## Aim
List each line of the data that holds the string "hinge", please.

## Provided information
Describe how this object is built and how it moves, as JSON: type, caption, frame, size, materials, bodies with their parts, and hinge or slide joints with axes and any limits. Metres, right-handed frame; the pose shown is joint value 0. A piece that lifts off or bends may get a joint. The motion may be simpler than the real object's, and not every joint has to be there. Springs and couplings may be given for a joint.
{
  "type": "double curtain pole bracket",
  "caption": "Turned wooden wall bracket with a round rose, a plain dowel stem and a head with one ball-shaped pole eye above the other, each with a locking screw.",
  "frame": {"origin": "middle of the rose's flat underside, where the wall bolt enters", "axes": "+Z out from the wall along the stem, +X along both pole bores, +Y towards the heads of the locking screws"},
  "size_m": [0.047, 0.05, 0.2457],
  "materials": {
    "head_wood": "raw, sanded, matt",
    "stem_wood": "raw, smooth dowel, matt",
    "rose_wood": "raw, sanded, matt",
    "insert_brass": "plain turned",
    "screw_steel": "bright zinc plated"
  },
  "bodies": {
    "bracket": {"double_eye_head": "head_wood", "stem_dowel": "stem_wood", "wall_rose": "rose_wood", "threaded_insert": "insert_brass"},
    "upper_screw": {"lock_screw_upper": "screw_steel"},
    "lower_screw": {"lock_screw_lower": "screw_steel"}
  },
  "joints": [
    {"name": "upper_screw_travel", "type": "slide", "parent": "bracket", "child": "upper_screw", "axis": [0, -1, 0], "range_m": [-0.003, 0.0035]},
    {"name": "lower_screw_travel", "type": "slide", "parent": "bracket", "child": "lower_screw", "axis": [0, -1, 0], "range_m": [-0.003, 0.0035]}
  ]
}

...

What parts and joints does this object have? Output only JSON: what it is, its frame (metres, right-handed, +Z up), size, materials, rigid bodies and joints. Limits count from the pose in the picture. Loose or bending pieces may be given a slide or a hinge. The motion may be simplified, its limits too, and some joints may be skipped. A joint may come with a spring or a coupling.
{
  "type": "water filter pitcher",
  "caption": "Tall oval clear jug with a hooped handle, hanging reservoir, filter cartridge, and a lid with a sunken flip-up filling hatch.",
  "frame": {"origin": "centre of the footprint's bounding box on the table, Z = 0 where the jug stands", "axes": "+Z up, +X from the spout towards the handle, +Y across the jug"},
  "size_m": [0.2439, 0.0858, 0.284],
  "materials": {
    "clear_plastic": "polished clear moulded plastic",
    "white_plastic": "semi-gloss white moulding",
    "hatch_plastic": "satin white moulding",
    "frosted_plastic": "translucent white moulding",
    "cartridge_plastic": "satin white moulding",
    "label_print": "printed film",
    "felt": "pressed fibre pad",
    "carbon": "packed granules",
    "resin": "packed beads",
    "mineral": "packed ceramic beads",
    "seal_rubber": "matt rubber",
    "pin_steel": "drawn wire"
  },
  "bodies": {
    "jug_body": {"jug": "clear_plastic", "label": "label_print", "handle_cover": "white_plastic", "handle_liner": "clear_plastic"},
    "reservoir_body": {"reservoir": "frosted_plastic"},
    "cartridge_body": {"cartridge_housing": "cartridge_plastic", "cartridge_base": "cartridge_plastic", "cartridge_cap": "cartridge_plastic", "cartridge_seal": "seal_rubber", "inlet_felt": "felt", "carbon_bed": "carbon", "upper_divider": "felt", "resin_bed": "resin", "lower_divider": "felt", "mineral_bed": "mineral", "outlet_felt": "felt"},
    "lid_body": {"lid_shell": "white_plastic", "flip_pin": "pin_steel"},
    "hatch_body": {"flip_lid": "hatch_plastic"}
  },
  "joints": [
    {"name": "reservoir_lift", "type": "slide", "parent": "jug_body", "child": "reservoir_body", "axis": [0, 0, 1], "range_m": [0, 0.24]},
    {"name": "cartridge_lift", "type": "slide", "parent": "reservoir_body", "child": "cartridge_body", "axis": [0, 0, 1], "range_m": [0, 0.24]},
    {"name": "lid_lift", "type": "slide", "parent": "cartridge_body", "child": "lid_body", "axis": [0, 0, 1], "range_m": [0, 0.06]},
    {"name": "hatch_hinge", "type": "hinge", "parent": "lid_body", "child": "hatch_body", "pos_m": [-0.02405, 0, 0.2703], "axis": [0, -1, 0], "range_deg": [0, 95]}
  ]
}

## Response
Describe how this object is built and how it moves, as JSON: type, caption, frame, size, materials, bodies with their parts, and hinge or slide joints with axes and any limits. Metres, right-handed frame; the pose shown is joint value 0. A piece that lifts off or bends may get a joint. The motion may be simpler than the real object's, and not every joint has to be there. Springs and couplings may be given for a joint.
What parts and joints does this object have? Output only JSON: what it is, its frame (metres, right-handed, +Z up), size, materials, rigid bodies and joints. Limits count from the pose in the picture. Loose or bending pieces may be given a slide or a hinge. The motion may be simplified, its limits too, and some joints may be skipped. A joint may come with a spring or a coupling.
    {"name": "hatch_hinge", "type": "hinge", "parent": "lid_body", "child": "hatch_body", "pos_m": [-0.02405, 0, 0.2703], "axis": [0, -1, 0], "range_deg": [0, 95]}